▸ **INSTRUCTIONS FOR THE TASK**
Look over the lines below. Report each one that includes the string "with".

▸ **SUPPLIED DATA**
-- START --

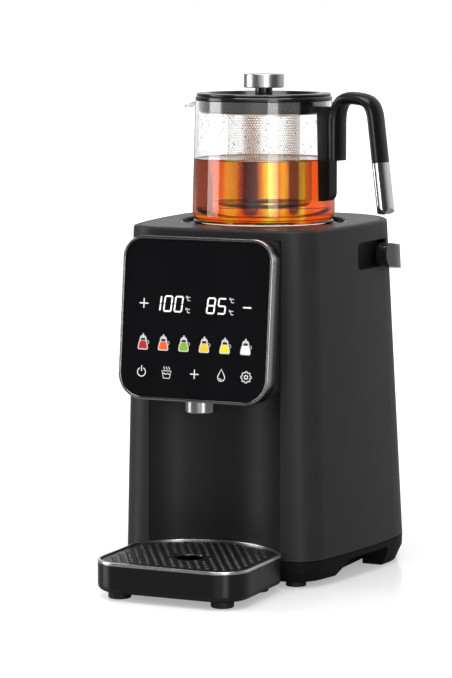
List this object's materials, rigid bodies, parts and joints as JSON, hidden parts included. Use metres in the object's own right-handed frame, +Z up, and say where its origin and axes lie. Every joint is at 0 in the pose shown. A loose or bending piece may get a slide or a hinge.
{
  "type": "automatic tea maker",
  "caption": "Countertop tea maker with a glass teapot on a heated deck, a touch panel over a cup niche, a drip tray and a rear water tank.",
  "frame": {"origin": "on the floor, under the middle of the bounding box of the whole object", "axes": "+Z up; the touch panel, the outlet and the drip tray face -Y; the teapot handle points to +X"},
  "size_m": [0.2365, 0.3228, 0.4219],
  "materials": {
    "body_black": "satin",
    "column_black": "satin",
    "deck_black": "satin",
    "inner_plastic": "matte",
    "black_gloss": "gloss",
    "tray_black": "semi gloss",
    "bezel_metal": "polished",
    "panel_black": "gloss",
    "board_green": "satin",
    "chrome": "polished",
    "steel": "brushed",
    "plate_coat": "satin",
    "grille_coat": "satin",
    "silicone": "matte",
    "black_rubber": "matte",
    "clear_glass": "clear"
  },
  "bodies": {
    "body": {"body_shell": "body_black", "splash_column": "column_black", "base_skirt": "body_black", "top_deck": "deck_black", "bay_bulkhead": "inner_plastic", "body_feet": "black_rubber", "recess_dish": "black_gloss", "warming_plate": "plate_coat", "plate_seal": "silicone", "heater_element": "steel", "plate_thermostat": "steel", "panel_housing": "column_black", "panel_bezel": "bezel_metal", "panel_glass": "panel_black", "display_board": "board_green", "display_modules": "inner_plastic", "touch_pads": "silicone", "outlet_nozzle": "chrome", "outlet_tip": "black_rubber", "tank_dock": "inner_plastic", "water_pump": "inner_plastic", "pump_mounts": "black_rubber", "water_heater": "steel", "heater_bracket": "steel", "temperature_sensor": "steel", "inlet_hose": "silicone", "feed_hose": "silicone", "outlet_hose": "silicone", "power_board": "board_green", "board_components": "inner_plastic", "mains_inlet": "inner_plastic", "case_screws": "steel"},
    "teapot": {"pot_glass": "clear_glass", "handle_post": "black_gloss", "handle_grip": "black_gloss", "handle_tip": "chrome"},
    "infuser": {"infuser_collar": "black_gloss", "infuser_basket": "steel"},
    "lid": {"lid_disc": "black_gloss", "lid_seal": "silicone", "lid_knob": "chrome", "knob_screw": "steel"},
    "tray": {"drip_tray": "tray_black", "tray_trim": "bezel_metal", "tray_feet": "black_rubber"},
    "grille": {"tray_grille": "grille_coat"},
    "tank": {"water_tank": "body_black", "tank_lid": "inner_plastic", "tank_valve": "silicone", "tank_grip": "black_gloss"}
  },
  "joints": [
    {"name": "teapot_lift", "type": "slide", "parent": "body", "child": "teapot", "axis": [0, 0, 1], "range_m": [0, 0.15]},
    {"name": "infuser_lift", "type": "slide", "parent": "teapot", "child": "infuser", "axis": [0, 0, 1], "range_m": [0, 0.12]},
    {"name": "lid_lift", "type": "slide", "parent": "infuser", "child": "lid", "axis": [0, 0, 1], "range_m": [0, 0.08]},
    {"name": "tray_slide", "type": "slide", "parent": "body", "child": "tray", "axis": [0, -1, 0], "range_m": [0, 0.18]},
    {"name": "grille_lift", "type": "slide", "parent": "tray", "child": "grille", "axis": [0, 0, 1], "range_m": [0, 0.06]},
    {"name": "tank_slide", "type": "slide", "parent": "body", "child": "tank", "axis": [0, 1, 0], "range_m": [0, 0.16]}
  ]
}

-- END --
-- START --

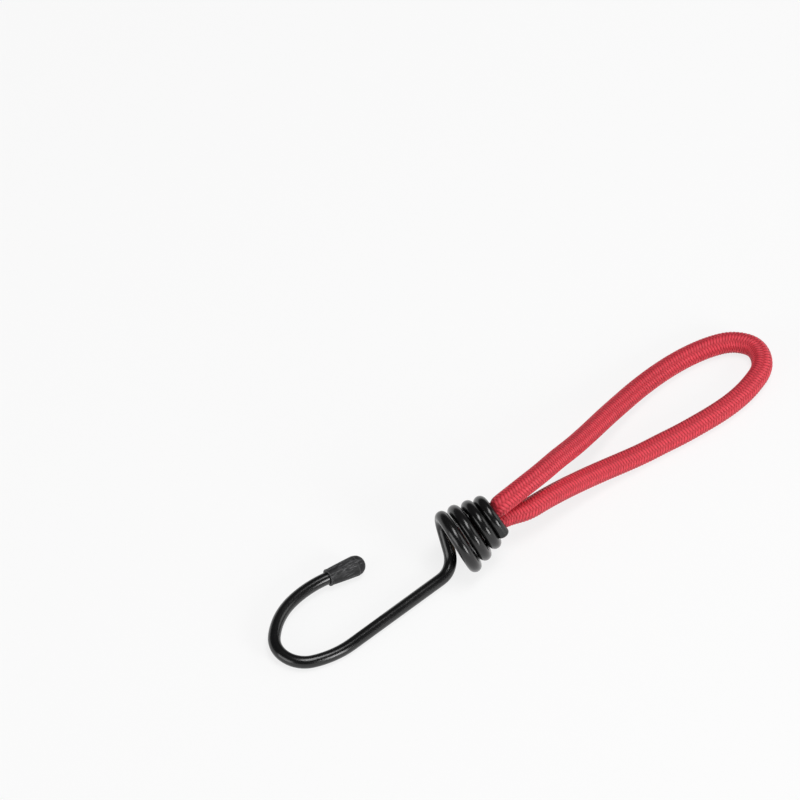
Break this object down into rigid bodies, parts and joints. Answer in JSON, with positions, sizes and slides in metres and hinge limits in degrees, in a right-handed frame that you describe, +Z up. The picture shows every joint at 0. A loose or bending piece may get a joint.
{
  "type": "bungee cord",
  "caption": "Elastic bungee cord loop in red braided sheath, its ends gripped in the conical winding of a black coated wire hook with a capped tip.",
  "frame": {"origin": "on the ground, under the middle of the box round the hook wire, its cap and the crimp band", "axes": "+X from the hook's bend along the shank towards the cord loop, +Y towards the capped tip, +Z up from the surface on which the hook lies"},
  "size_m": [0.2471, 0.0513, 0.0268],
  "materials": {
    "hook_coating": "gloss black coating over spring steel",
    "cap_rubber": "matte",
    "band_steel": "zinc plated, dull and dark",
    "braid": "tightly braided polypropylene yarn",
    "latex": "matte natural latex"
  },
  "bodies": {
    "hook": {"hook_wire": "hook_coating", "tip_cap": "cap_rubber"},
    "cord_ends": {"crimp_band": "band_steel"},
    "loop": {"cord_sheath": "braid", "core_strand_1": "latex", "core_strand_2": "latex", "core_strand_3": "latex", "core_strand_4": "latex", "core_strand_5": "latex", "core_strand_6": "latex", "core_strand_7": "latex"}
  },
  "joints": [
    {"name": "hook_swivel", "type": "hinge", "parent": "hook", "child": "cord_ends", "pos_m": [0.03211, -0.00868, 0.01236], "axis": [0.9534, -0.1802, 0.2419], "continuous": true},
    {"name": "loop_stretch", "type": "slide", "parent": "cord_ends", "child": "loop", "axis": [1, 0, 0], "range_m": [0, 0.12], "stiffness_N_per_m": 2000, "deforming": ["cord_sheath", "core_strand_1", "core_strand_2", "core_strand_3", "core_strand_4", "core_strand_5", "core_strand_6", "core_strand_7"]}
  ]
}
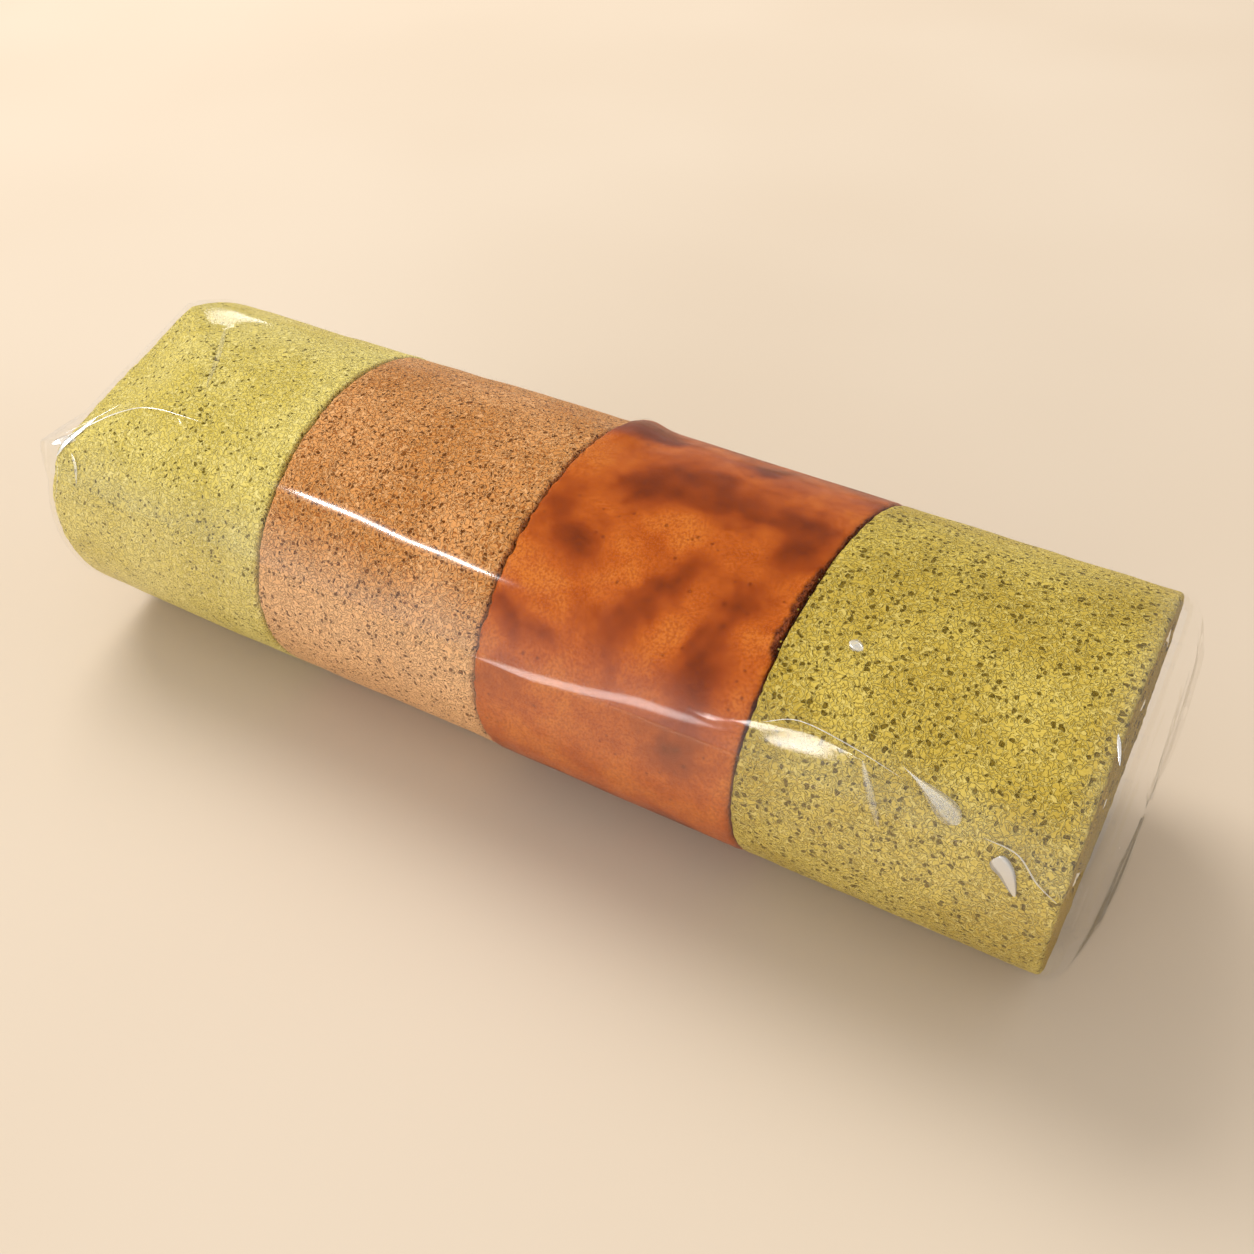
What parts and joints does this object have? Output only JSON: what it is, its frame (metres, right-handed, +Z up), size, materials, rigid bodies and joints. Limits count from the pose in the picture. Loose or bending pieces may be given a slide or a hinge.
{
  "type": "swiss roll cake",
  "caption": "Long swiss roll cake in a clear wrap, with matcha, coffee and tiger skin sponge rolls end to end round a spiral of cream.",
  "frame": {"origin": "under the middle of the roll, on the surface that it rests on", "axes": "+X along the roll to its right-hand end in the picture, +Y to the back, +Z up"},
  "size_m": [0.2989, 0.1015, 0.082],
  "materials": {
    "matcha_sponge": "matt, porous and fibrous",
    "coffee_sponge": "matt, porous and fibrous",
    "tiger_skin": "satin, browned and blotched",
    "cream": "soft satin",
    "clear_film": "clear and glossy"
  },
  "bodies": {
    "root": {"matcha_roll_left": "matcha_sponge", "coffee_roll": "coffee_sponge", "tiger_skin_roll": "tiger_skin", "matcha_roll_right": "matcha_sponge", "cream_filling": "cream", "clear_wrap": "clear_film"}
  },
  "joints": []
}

-- END --

▸ **SOLUTION FOR THIS PROBLEM**
  "caption": "Countertop tea maker with a glass teapot on a heated deck, a touch panel over a cup niche, a drip tray and a rear water tank.",
Break this object down into rigid bodies, parts and joints. Answer in JSON, with positions, sizes and slides in metres and hinge limits in degrees, in a right-handed frame that you describe, +Z up. The picture shows every joint at 0. A loose or bending piece may get a joint.
  "caption": "Elastic bungee cord loop in red braided sheath, its ends gripped in the conical winding of a black coated wire hook with a capped tip.",
  "caption": "Long swiss roll cake in a clear wrap, with matcha, coffee and tiger skin sponge rolls end to end round a spiral of cream.",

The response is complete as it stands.